Numerical Analysis

The analysis of the seismic behaviour of the metro stations is carried out  considering static and dynamic loads. Two finite element models representing  both structure and soil are implemented. The two bi-dimensional models  implemented by [6] software represents  the section 4-4 of the Zone 2 (Figure 6) and the section 2-2 representing both  Zone 1 and Zone 3 (Figure 7). The  FEMs are characterized by plane strain elements and an example of geometry and the  relative computation grid are shown in Figure 8. The maximum size of  computation mesh elements has been fixed in order to allow the correct  propagation of harmonic with 15 Hz maximum frequency, which is the maximum  frequency of the seismic signals adopted in this study, according to [4]. The  formulation to optimize the size of the mesh is given in [7]. For each model, the boundary conditions are the  following: vertical supports in the base nodes to restrain the vertical  displacements and horizontal supports in the lateral nodes of the mesh to permit vertical soil settlements.

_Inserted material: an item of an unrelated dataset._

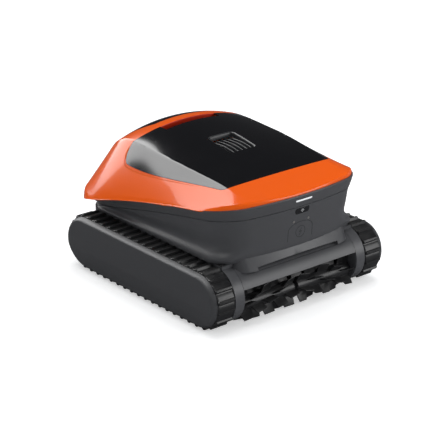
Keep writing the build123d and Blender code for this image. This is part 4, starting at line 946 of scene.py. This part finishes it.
def hull_grid(rows, grow=0.0):
    """Closed rings of the hull from its foot to the cover's edge.

    Each ring is a plan outline on a plane that tilts from level at the foot to the cover's slope.
    """
    cover = bpy.context.scene.robot_cover
    foot = HULL_LOW[2]
    slope = (EDGE_REAR - EDGE_FRONT) / (cover.nose + cover.tail)
    shares = np.linspace(0, 1, rows)
    table = spline(HULL_STATIONS[:, 0], HULL_STATIONS[:, 1:], shares)
    rings = []
    for share, (front_half, rear_half, front, radius) in zip(shares, table):
        ring = body_plan(CHASSIS_HALF + front_half + grow, CHASSIS_HALF + rear_half + grow,
                         cover.nose + front + grow, cover.tail - 6.0 + 10.0 * share + grow, radius,
                         CORNER_REAR - 8.0)
        ring = at_angles(ring, hull_angles())
        z = foot + share * (EDGE_MIDDLE + 3.0 - foot) + share * slope * ring[:, 1]
        rings.append(np.concatenate([ring, z[:, None]], -1))
    return np.stack(rings)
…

In dynamic conditions, in order to minimize reflection effects on vertical lateral boundaries of the grid, free field boundary conditions available in MIDAS GTS library have been used. The structure is represented, in the first approach, by linear elastic beams while for the soil an elastic perfectly plastic model with Mohr-Coulomb strength rule, characterized by the mechanical properties shown in Table 3, was adopted. The soil hysteretic behaviour was modeled using the shear modulus decay curves given by [9] and [11]. The hysteretic damping is, however, computed by applying the generalized Masing criteria implemented in the computer code mentioned before. The contact between soil and walls was modeled by using elastic-perfectly plastic interface elements, with a friction angle equal to 20°.